Ask Bramah, who recently supplanted Bain in the RMU starting lineup, supposedly to give the Colonials a slightly different look after a long, grinding season produced a tournament No. 1 seed by default for Robert Morris because of first-place Merrimack’s ineligible status while serving a four-year transition period to Division I from Division II.

Or maybe better, ask the Williams brothers, a profound portion of the Colonials’ talented and deep backcourt. All of them made positive plays — and some boneheaded ones, too — in RMU’s 59-58 victory over St. Francis Brooklyn in the quarterfinals.

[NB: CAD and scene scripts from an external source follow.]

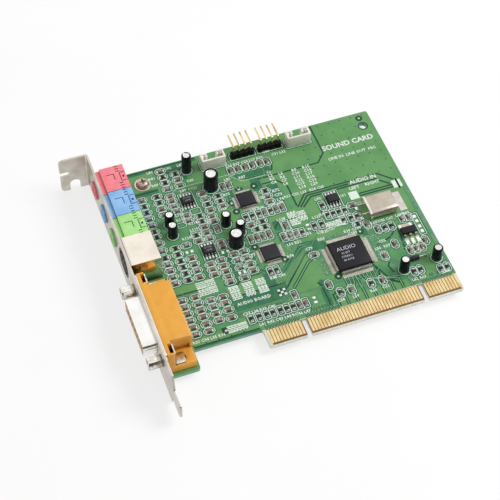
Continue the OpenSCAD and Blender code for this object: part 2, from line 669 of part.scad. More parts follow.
// Bent contact of square wire, from its socket to below the board
module port_tail(p) {
    z = tail_z[p[2]];
    h = tail_w / 2;
    low = -board_t - lead_out;
    along_y(p[1] - h, p[1] + h) polygon([[port_x - 0.6, z - h], [p[0] - h, z - h], [p[0] - h, low],
        [p[0] + h, low], [p[0] + h, z], [p[0], z + h], [port_x - 0.6, z + h]]);
}
module game_port_housing() {
    foot_len = flange_len / 2 - port_body_len / 2;
    color("#e9a53f") card() difference() {
        union() {
            along_x(port_x, port_body_x) polygon(rounded(box_points(port_y - flange_len / 2, 0,
                port_y + flange_len / 2, port_top), [0, 0, 0.6, 0.6], 4));
            translate([0, port_y - port_body_len / 2, 0]) along_y(0, port_body_len)
                polygon(rounded([[port_body_x - eps, 0], [port_back, 0], [port_back, port_top - 0.9],
                    [port_body_x + 1.1, port_top - 0.3], [port_body_x - eps, port_top - 0.3]],
                    [0, 0, 0.8, 0, 0], 4));
            block([port_body_x - eps, port_y - flange_len / 2, 0],
                [port_back - 0.3, port_y + flange_len / 2, foot_top]);
        }
        for (s = [-1, 1]) {
            y = port_y + s * port_screws / 2;
            inner = port_y + s * (port_body_len / 2 - 0.9);
            block([port_body_x, min(inner, inner + s * 2), foot_top],
                [port_back - 1.2, max(inner, inner + s * 2), foot_top + 3.2]);
            rod_x(port_x - 1, port_body_x + 1, y, port_z, thread_r);
            rod_x(port_body_x - nut_t, port_body_x + 1, y, port_z, nut_r);
            block([port_body_x - nut_t, y - nut_r, port_z], [port_body_x + 1, y + nut_r, port_top + 1]);
            translate([lock_x, y, -1]) cylinder(h = foot_top + 1, r = lock_hole_r - 0.2);
        }
        for (p = port_tails) port_tail(p);
    }
}
module game_port_shell() {
    color("#d8d2c6") card() difference() {
        union() {
            along_x(face_in, port_x)
                polygon(rounded(box_points(port_y - flange_len / 2, port_z - flange_h / 2,
                    port_y + flange_len / 2, port_top), [1.2, 1.2, 1.2, 1.2], 4));
            translate([0, port_y, port_z]) along_x(face_out - shell_out, face_in)
                d_shape(shell_w, shell_h, 2.4);
        }
        translate([0, port_y, port_z]) along_x(face_out - shell_out - 1, port_x + 1)
            d_shape(shell_w - 2 * shell_t, shell_h - 2 * shell_t, 2.0);
        for (y = port_ends) rod_x(face_in - 1, port_x + 1, y, port_z, thread_r);
    }
}
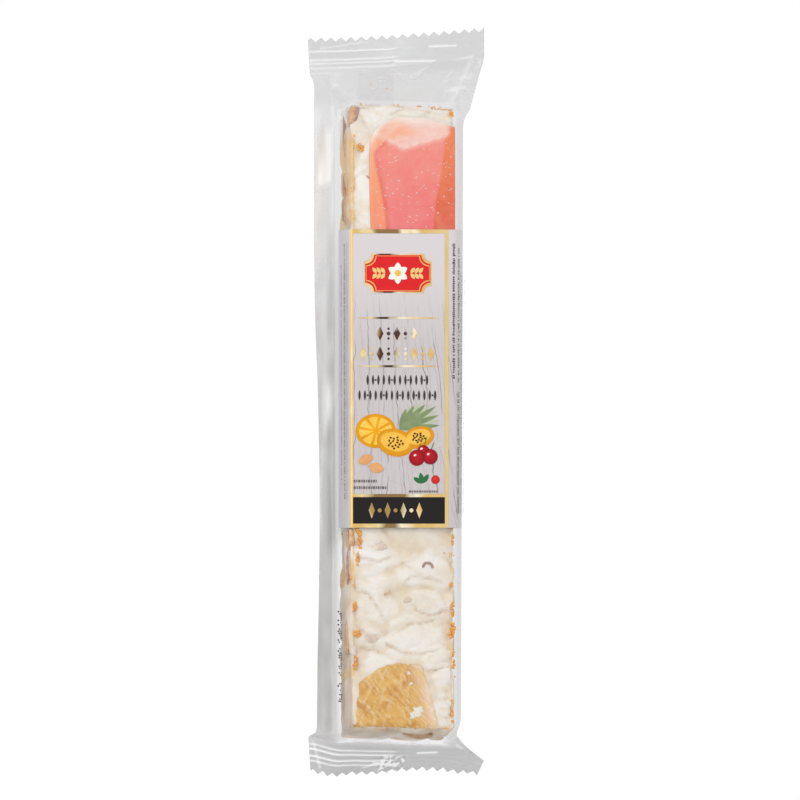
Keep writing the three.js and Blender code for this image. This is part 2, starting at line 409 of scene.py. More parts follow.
def on_film(s, y, lift=0.0):
    """The place on the film at a distance s round it from the middle of the front, lifted off it."""
    _, _, loop, middle = slices(y)
    point, way = loop.at(middle + s)
    out = Vector((-way.y, way.x))
    point = point + out * lift
    return Vector((point.x, y, point.y))


# Film's tint, the milk in it, its painted shade and its painted highlight.
FILM_TINT = linear(251, 251, 252)
FILM_MILK = linear(186, 186, 186)
FILM_SHADE = linear(146, 147, 146)
FILM_HIGHLIGHT = linear(252, 252, 253)


# Making and finishing pieces.

def mapped_grid(bm, columns, rows, place):
    """Adds a grid and puts each of its corners where place(u, v) says, u and v running 0 to 1."""
    verts = bmesh.ops.create_grid(bm, x_segments=columns, y_segments=rows, size=0.5)["verts"]
    for vert in verts:
        vert.co = place(vert.co.x + 0.5, vert.co.y + 0.5)
    return verts


def finish_piece(name, bm, paints, slot, shade_smooth=True, merge=1e-4, levels=0):
    """Turns a mesh worked in millimetres into a piece that rides with the pack."""
    bmesh.ops.remove_doubles(bm, verts=bm.verts, dist=merge)
    bmesh.ops.recalc_face_normals(bm, faces=bm.faces)
    bmesh.ops.scale(bm, vec=(MM, MM, MM), verts=bm.verts)
    for face in bm.faces:
        face.smooth = shade_smooth
    mesh = bpy.data.meshes.new(name)
    bm.to_mesh(mesh)
    bm.free()
    for paint in paints:
        mesh.materials.append(paint)
    piece = bpy.data.objects.new(name, mesh)
    bpy.context.scene.collection.objects.link(piece)
    if levels:
        subdivision = piece.modifiers.new("Smoothing", "SUBSURF")
        subdivision.levels = subdivision.render_levels = levels
    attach(piece, "root")
    return piece


# Paints: each is a material whose nodes are laid by a few helpers.

def new_paint(name):
    paint = bpy.data.materials.new(name)
    paint.use_nodes = True
    paint.node_tree.nodes.clear()
    return paint, paint.node_tree


def add(tree, kind, inputs=None, **settings):
    """Adds a node, with settings on the node and values or links on its inputs."""
    node = tree.nodes.new(kind)
    for key, value in settings.items():
        setattr(node, key, value)
    for key, value in (inputs or {}).items():
        socket = node.inputs[key]
        if isinstance(value, bpy.types.NodeSocket):
            tree.links.new(value, socket)
        else:
            socket.default_value = (*value, 1.0) if socket.type == "RGBA" and len(value) == 3 else value
    return node


def place(tree, scale=(1, 1, 1), turn=(0, 0, 0)):
    """Object coordinates in millimetres, stretched and turned."""
    here = add(tree, "ShaderNodeTexCoord").outputs["Object"]
    per_mm = [1 / MM * share for share in scale]
    return stretched(tree, here, per_mm, turn)


def stretched(tree, vector, scale, turn=(0, 0, 0)):
    inputs = {"Vector": vector, "Scale": scale, "Rotation": turn}
    return add(tree, "ShaderNodeMapping", inputs).outputs["Vector"]


def maths(tree, how, *values, clamp=False):
    """Works out one number from numbers and links."""
    inputs = dict(enumerate(values))
    return add(tree, "ShaderNodeMath", inputs, operation=how, use_clamp=clamp).outputs[0]


def clouds(tree, vector, scale, detail=4, roughness=0.55, warp=0.0):
    inputs = {"Vector": vector, "Scale": scale, "Detail": detail, "Roughness": roughness, "Distortion": warp}
    return add(tree, "ShaderNodeTexNoise", inputs).outputs["Fac"]


def span(tree, value, low, high, to_low=0.0, to_high=1.0):
    inputs = {"Value": value, "From Min": low, "From Max": high, "To Min": to_low, "To Max": to_high}
    return add(tree, "ShaderNodeMapRange", inputs).outputs["Result"]


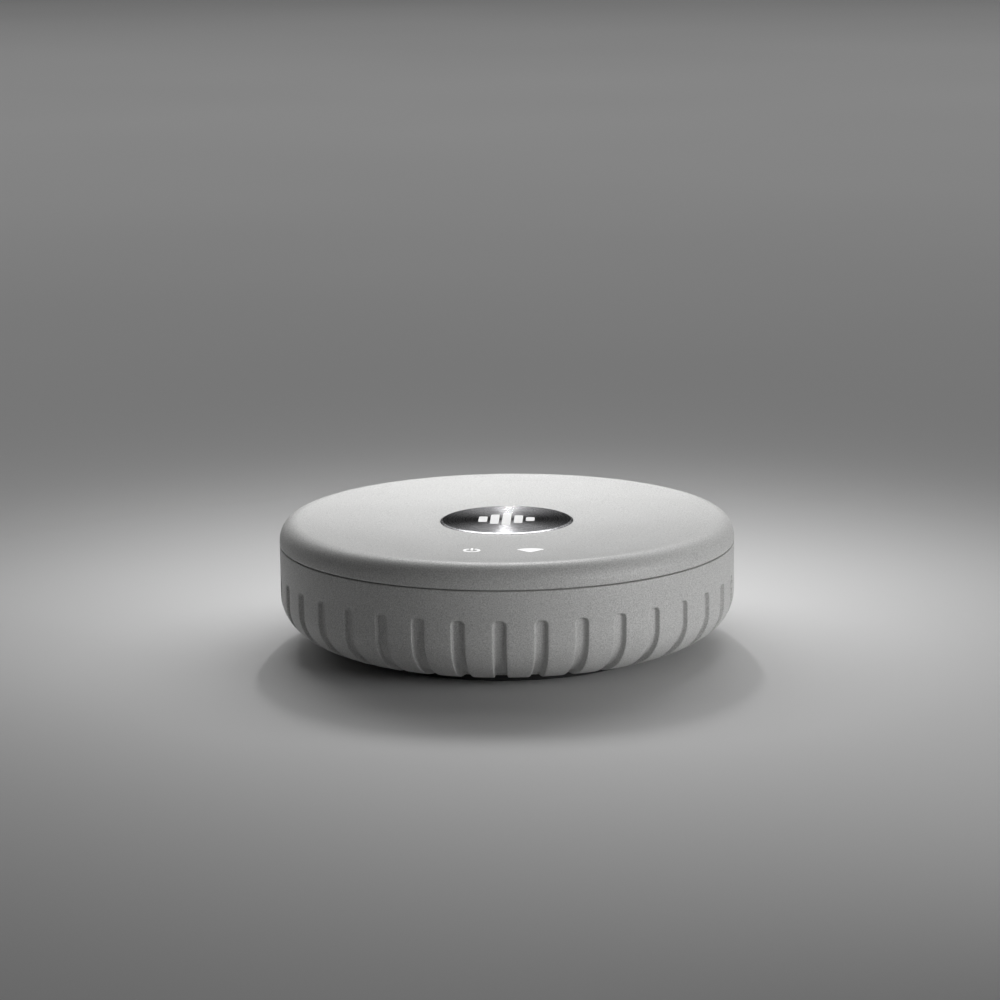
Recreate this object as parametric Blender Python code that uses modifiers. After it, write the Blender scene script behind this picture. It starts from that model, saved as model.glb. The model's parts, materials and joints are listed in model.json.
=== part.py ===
"""Round wireless audio receiver: a shallow puck with a dished lid, a fluted lower housing and a
recessed bay of sockets at the back.

Frame: metres, +Z up, origin at the centre of the feet's contact plane. The front, with the two
touch symbols, faces -Y. The socket bay faces +Y.
"""

import math

import bmesh
import bpy
from mathutils import Matrix, Vector

MM = 0.001
GAP = 0.3 * MM  # left between pieces that touch on the real object

# ---- Driving dimensions of the outside ------------------------------------------------------
BODY_RADIUS = 62.5 * MM
SEAM_Z = 29.6 * MM  # middle of the line between lid and housing
BODY_STEPS = 72  # facets round the shells
HALF_STEP = math.radians(2.5)  # puts a facet, not a corner, in the middle of each flute

# Lower housing: an upright wall that curls under along a superellipse to a flat underside.
CURL_TOP_Z = 16.0 * MM
CURL_WIDTH = 18.35 * MM
CURL_HEIGHT = 13.2 * MM
CURL_POWER = 2.12
CURL_CENTRE_R = BODY_RADIUS - CURL_WIDTH
UNDERSIDE_Z = CURL_TOP_Z - CURL_HEIGHT
WALL = 3.4 * MM
FLANGE_INNER_R = 40.5 * MM
FLANGE_OUTER_R = 50.0 * MM
FLANGE_Z = (5.3 * MM, 7.0 * MM)

# Flutes: shallow grooves, evenly spaced, left out where the socket bay is.
FLUTE_COUNT = 36
FLUTE_WIDTH = 4.0 * MM
FLUTE_DEPTH = 1.3 * MM
FLUTE_TOP_Z = SEAM_Z - 7.8 * MM
FLUTE_END_R = 45.5 * MM  # where a flute stops on the underside
FLUTE_CORNER = 1.5 * MM
FLUTES_MISSING_EACH_SIDE = 3  # of the one that would be in the middle of the bay

# Lid: rounded shoulder, then a shallow dish that falls towards the badge.
LID_EDGE_Z = SEAM_Z + GAP / 2
SHOULDER_CENTRE_Z = 30.5 * MM
SHOULDER_WIDTH = 5.0 * MM
SHOULDER_HEIGHT = 5.6 * MM
SHOULDER_POWER = 2.1
RIM_R = BODY_RADIUS - SHOULDER_WIDTH
RIM_Z = SHOULDER_CENTRE_Z + SHOULDER_HEIGHT
LID_WALL = 2.2 * MM
SKIRT_R = (57.4 * MM, 58.8 * MM)  # tongue that centres the lid in the housing
SKIRT_Z = 26.7 * MM
BADGE_R = 18.2 * MM
BADGE_TOP_Z = 35.05 * MM
BADGE_PROUD = 0.3 * MM
BADGE_CHAMFER = (0.6 * MM, 0.25 * MM)  # across, down
BADGE_THICKNESS = 1.1 * MM
ADHESIVE_THICKNESS = 0.25 * MM
RECESS_Z = BADGE_TOP_Z - BADGE_THICKNESS - ADHESIVE_THICKNESS - 2 * GAP
DISH_EDGE_Z = BADGE_TOP_Z - BADGE_PROUD  # lid surface beside the badge
DISH_RISE = (RIM_Z - DISH_EDGE_Z) / (RIM_R**2 - BADGE_R**2)
DISH_MIDDLE_R = 38.0 * MM  # corner of the dish, close to the touch symbols

# Base
BASE_R = CURL_CENTRE_R - GAP
BASE_Z = (UNDERSIDE_Z, 5.0 * MM)
FOOT_R = (32.0 * MM, 41.5 * MM)  # wide enough to hide the case screws
FOOT_TOP_Z = 3.2 * MM

# Case screws: up through the base into four columns that hang from the lid.
CASE_SCREW_R = 35.5 * MM
CASE_SCREW_ANGLES = (45, 135, 225, 315)
COLUMN_R = 3.7 * MM
COLUMN_FOOT_Z = 7.9 * MM
SCREW_BORE_R = 1.8 * MM
SCREW_R = 1.5 * MM
BASE_BOSS_R = 4.4 * MM
BASE_BOSS_Z = COLUMN_FOOT_Z - GAP
SCREW_HEAD_R = 2.7 * MM
SCREW_SEAT_Z = 5.8 * MM

# Main board
BOARD_R = 53.5 * MM
BOARD_Z = (9.0 * MM, 10.6 * MM)
PARTS_Z = BOARD_Z[1] + GAP  # underside of what is soldered to the board
BOARD_SCREW_R = 36.5 * MM
BOARD_SCREW_ANGLES = (0, 180, 250)
BOARD_SCREW_SHANK_R = 1.2 * MM
BOARD_SCREW_HEAD_R = 2.3 * MM
STANDOFF_R = 3.0 * MM
STANDOFF_BORE_R = 1.5 * MM

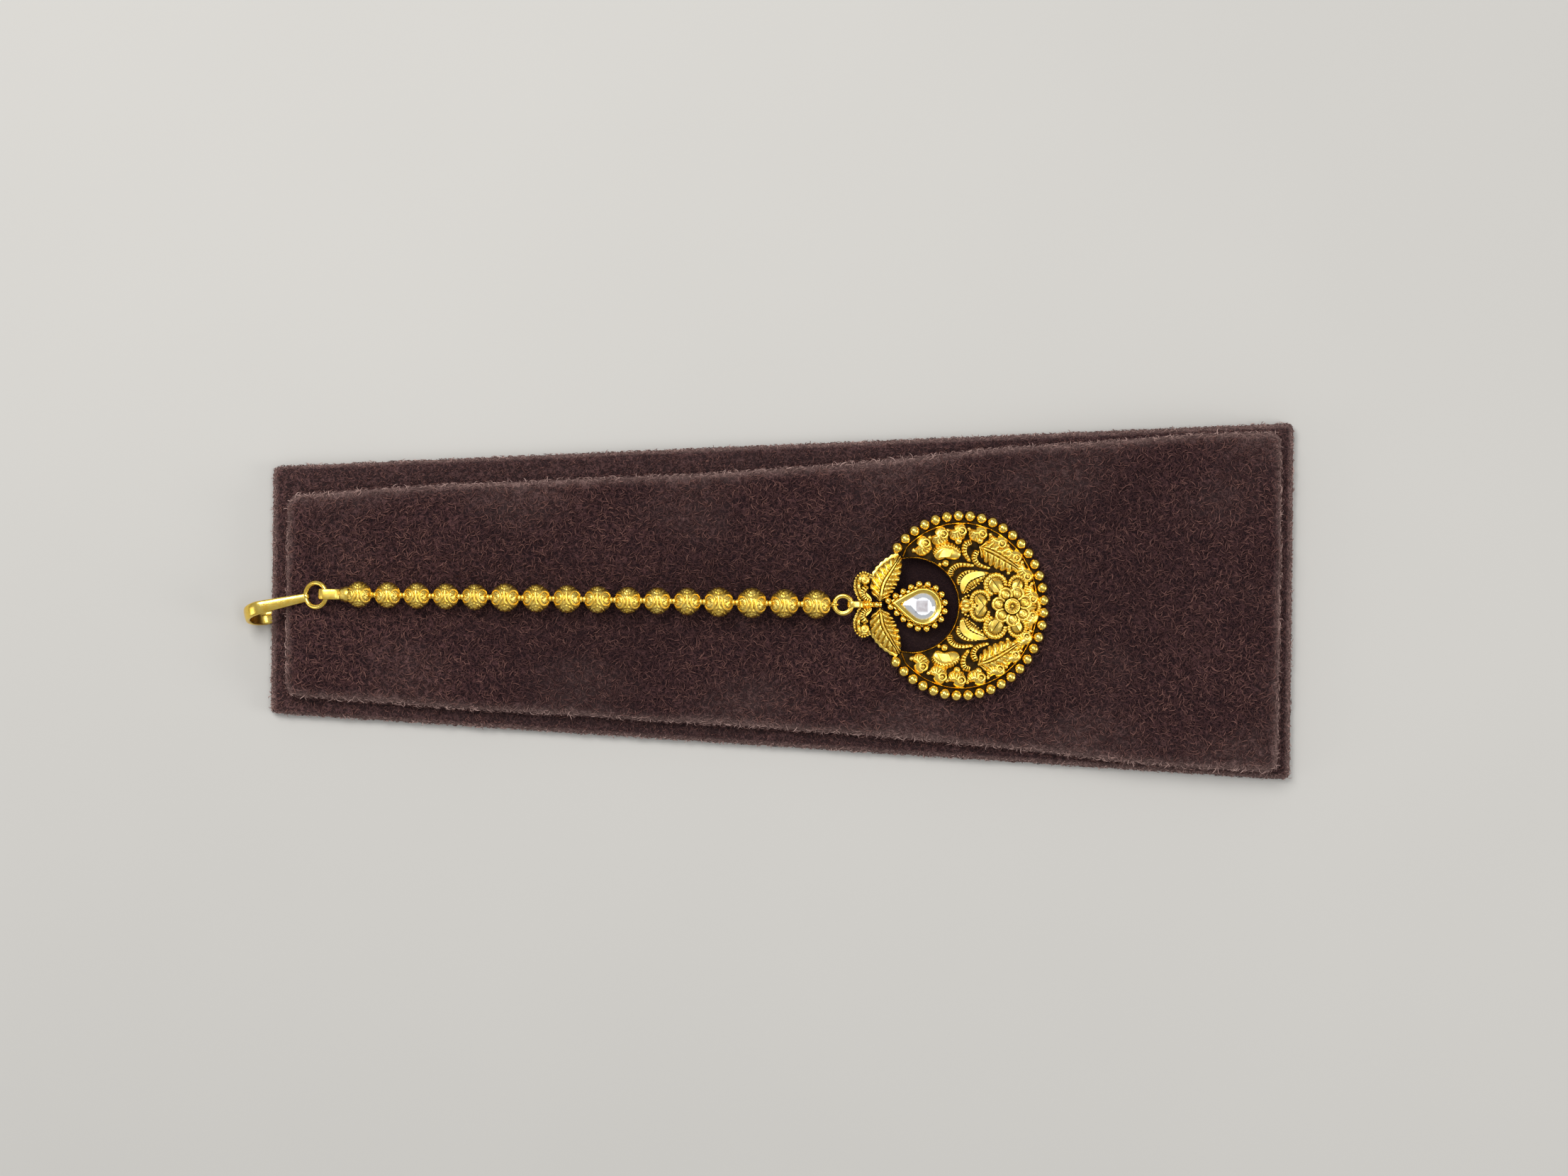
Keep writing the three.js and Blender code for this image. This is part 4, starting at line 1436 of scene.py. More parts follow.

Josh Williams (13.4 ppg), barely the team’s leading scorer — Bramah is at 13.3 after notching a team-high 22 in the quarterfinals — is trying to shake the image of what could have been in Wednesday’s one-point victory at UPMC Events Center.

In the final 48 seconds, Josh Williams, a redshirt senior facing potentially his last college game each time out, missed 2 of 3 free throws, then watched St. Francis Brooklyn’s Larry Moreno miss a short jumper at the buzzer that would have sent the Colonials packing.

“I think about it,” Williams said. “I try not to harp about it too much because I do want to be in a positive mindstate. It’s really just about staying focused and locked in as much as I possibly can. I don’t want to think about it too much because then you rack up some nerves that you don’t want, some jitters that you don’t want. But I definitely think about it all the time. I text my teammates on a daily basis and let them know that it’s crunch time and that opportunities like this don’t come along all the time.”

Said Jon, the younger brother of Josh: “It’s March. You need games like that. You’re going to have games like that. We came out on the upper end of the stick. We’re moving forward now.”

The recipient of the NEC’s automatic NCAA Tournament bid will be decided Tuesday night at the site of the highest-seeded team involving the Robert Morris-LIU and St. Francis (Pa.)-Sacred Heart winners — the latter playing their semifinal Saturday in Loretto.

“There’s no really added pressure,” said Jon Williams, a junior who set a school record against St. Francis Brooklyn with his 100th consecutive start. “We’re just going to go out and try to have fun with it. We’re just trying to enjoy the moment because a lot of people don’t get this moment.”

Yet RMU is making its 17th consecutive appearance in the NEC Tournament, the longest active streak in the conference.